How are hazards due to branches dealt with?

Answer 43

• Remove branch hazard by redefining semantics of branch instructions:
• instruction immediately following branch instruction (in the “branch delay slot”) is always executed;
• rely on the compiler to fill the slot with something useful (or nop if it can’t).

Branch Prediction

Alternatively, compiler can predict the result of the branch.

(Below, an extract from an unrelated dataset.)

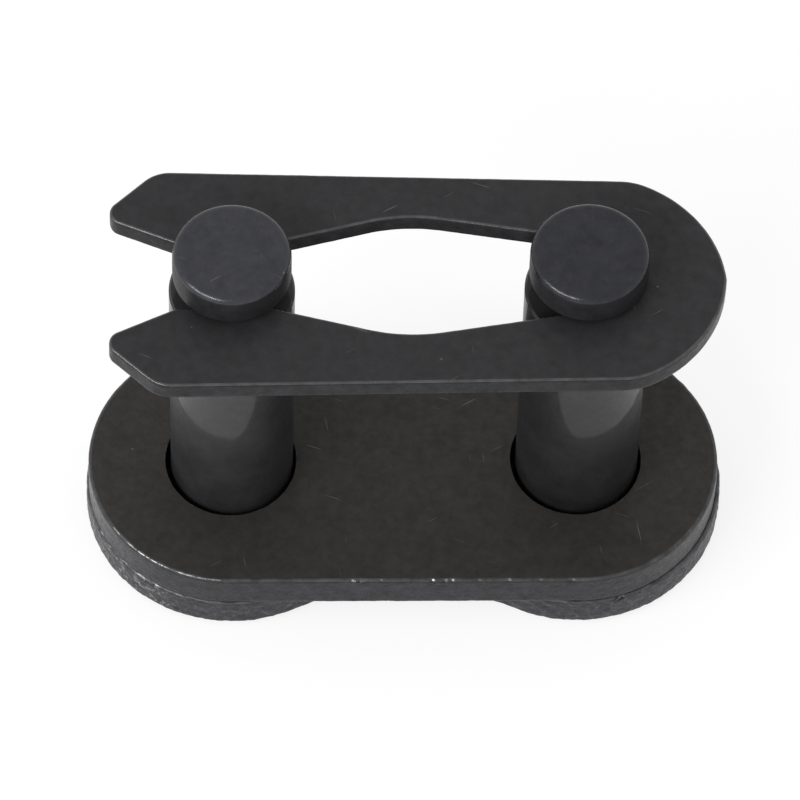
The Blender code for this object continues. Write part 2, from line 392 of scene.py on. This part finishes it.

• Longer pipelines can’t readily determine branch outcome early:
• Stall penalty becomes unacceptable.
Predict outcome of branch:
• Only stall if the prediction is wrong.
In MIPS pipeline:
• Can predict branches not taken;
• Fetch instruction after branch, with no delay.

Question 44

Describe Branch Prediction in more detail

Answer 44

Static branch prediction

• Based on typical branch behaviour
• Example: loop and if-statement branches
  
  • Predict backward branches taken
  • Predict forward branches not taken

Dynamic branch prediction

• Hardware measures actual branch behaviour
  
  • e.g., record recent history of each branch
• Assume future behavior will continue the trend
  
  • When wrong, stall while re-fetching, and update history

Question 45

What is the effect of branch delays on superscalar and deeper pipelines?

Answer 45

Here, branch penalty is more significant.

Use dynamic prediction:

• Branch prediction buffer (aka branch history table);
• Indexed by recent branch instruction addresses;
• Stores outcome (taken/not taken).
• To execute a branch:
  
  • Check table, expect the same outcome;
  • Start fetching from fall-through or target;
  • If wrong, flush pipeline and flip prediction.

Question 46

Describe 1-bit Predictor?

Answer 46

• Inner loop branches mispredicted twice!
• Mispredict as taken on the last iteration of the inner loop
• Then mispredict as not taken on the first iteration of the inner loop next time around

Question 47

Describe 2-bit Predictors

Answer 47

Only change prediction on two successive mispredictions

Question 48

Define Superscalar architecture

Answer 48

A superscalar processor is a CPU that implements a form of parallelism called instruction-level parallelism within a single processor.